- [Dataset section]:
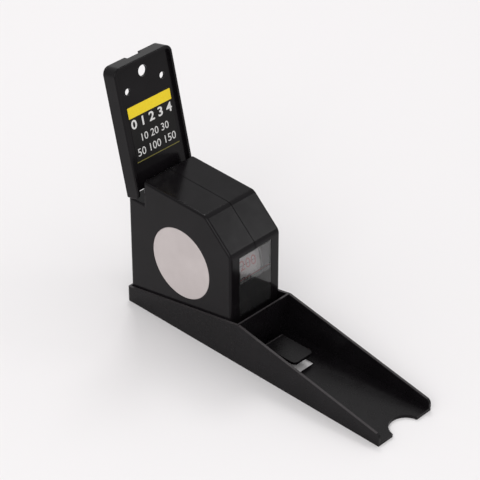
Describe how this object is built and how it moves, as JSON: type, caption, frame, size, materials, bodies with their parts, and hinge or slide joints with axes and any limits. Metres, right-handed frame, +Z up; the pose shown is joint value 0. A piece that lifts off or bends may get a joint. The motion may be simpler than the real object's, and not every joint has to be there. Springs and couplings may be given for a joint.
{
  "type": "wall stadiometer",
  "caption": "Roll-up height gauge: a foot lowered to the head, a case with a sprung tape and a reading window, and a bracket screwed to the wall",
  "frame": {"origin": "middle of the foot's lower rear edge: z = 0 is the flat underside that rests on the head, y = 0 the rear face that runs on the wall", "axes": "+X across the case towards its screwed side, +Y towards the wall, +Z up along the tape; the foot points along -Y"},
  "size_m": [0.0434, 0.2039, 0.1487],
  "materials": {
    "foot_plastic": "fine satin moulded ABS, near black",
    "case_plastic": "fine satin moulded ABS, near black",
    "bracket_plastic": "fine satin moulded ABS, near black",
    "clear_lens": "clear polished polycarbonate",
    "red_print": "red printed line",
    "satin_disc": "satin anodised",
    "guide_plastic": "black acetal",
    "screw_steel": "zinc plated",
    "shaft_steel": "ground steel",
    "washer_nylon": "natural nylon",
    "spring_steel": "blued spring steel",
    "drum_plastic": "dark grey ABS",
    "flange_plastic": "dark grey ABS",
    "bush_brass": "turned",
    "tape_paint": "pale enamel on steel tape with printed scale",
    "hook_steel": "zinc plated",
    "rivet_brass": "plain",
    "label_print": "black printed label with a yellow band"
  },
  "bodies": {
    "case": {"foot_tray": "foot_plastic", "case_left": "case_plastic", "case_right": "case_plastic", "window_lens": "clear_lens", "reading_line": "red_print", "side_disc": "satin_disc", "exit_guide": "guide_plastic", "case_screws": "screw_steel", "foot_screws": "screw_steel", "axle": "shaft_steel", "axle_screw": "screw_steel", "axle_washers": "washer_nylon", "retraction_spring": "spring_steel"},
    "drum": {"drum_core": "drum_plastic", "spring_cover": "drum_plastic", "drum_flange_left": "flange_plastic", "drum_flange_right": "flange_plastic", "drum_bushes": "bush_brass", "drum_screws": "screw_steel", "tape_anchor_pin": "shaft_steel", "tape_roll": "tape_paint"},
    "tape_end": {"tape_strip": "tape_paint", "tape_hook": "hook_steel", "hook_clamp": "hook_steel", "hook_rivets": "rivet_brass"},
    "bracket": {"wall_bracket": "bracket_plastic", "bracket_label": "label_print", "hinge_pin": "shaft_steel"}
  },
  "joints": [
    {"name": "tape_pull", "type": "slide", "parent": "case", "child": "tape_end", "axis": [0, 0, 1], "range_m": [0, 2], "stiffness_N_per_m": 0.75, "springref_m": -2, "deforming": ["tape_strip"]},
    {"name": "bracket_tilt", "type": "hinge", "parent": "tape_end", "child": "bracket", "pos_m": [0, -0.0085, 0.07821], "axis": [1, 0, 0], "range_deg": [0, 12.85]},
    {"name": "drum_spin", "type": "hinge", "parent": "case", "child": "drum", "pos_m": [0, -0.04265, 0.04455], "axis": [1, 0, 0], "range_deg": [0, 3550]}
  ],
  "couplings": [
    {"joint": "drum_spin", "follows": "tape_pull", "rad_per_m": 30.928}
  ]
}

- [Exercise description]: Write the data back out verbatim.

- [Task response]:
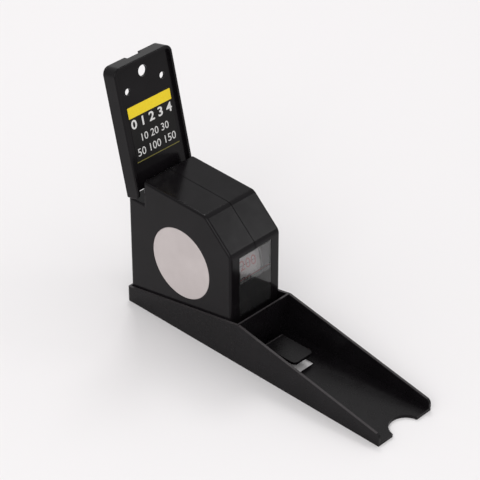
Describe how this object is built and how it moves, as JSON: type, caption, frame, size, materials, bodies with their parts, and hinge or slide joints with axes and any limits. Metres, right-handed frame, +Z up; the pose shown is joint value 0. A piece that lifts off or bends may get a joint. The motion may be simpler than the real object's, and not every joint has to be there. Springs and couplings may be given for a joint.
{
  "type": "wall stadiometer",
  "caption": "Roll-up height gauge: a foot lowered to the head, a case with a sprung tape and a reading window, and a bracket screwed to the wall",
  "frame": {"origin": "middle of the foot's lower rear edge: z = 0 is the flat underside that rests on the head, y = 0 the rear face that runs on the wall", "axes": "+X across the case towards its screwed side, +Y towards the wall, +Z up along the tape; the foot points along -Y"},
  "size_m": [0.0434, 0.2039, 0.1487],
  "materials": {
    "foot_plastic": "fine satin moulded ABS, near black",
    "case_plastic": "fine satin moulded ABS, near black",
    "bracket_plastic": "fine satin moulded ABS, near black",
    "clear_lens": "clear polished polycarbonate",
    "red_print": "red printed line",
    "satin_disc": "satin anodised",
    "guide_plastic": "black acetal",
    "screw_steel": "zinc plated",
    "shaft_steel": "ground steel",
    "washer_nylon": "natural nylon",
    "spring_steel": "blued spring steel",
    "drum_plastic": "dark grey ABS",
    "flange_plastic": "dark grey ABS",
    "bush_brass": "turned",
    "tape_paint": "pale enamel on steel tape with printed scale",
    "hook_steel": "zinc plated",
    "rivet_brass": "plain",
    "label_print": "black printed label with a yellow band"
  },
  "bodies": {
    "case": {"foot_tray": "foot_plastic", "case_left": "case_plastic", "case_right": "case_plastic", "window_lens": "clear_lens", "reading_line": "red_print", "side_disc": "satin_disc", "exit_guide": "guide_plastic", "case_screws": "screw_steel", "foot_screws": "screw_steel", "axle": "shaft_steel", "axle_screw": "screw_steel", "axle_washers": "washer_nylon", "retraction_spring": "spring_steel"},
    "drum": {"drum_core": "drum_plastic", "spring_cover": "drum_plastic", "drum_flange_left": "flange_plastic", "drum_flange_right": "flange_plastic", "drum_bushes": "bush_brass", "drum_screws": "screw_steel", "tape_anchor_pin": "shaft_steel", "tape_roll": "tape_paint"},
    "tape_end": {"tape_strip": "tape_paint", "tape_hook": "hook_steel", "hook_clamp": "hook_steel", "hook_rivets": "rivet_brass"},
    "bracket": {"wall_bracket": "bracket_plastic", "bracket_label": "label_print", "hinge_pin": "shaft_steel"}
  },
  "joints": [
    {"name": "tape_pull", "type": "slide", "parent": "case", "child": "tape_end", "axis": [0, 0, 1], "range_m": [0, 2], "stiffness_N_per_m": 0.75, "springref_m": -2, "deforming": ["tape_strip"]},
    {"name": "bracket_tilt", "type": "hinge", "parent": "tape_end", "child": "bracket", "pos_m": [0, -0.0085, 0.07821], "axis": [1, 0, 0], "range_deg": [0, 12.85]},
    {"name": "drum_spin", "type": "hinge", "parent": "case", "child": "drum", "pos_m": [0, -0.04265, 0.04455], "axis": [1, 0, 0], "range_deg": [0, 3550]}
  ],
  "couplings": [
    {"joint": "drum_spin", "follows": "tape_pull", "rad_per_m": 30.928}
  ]
}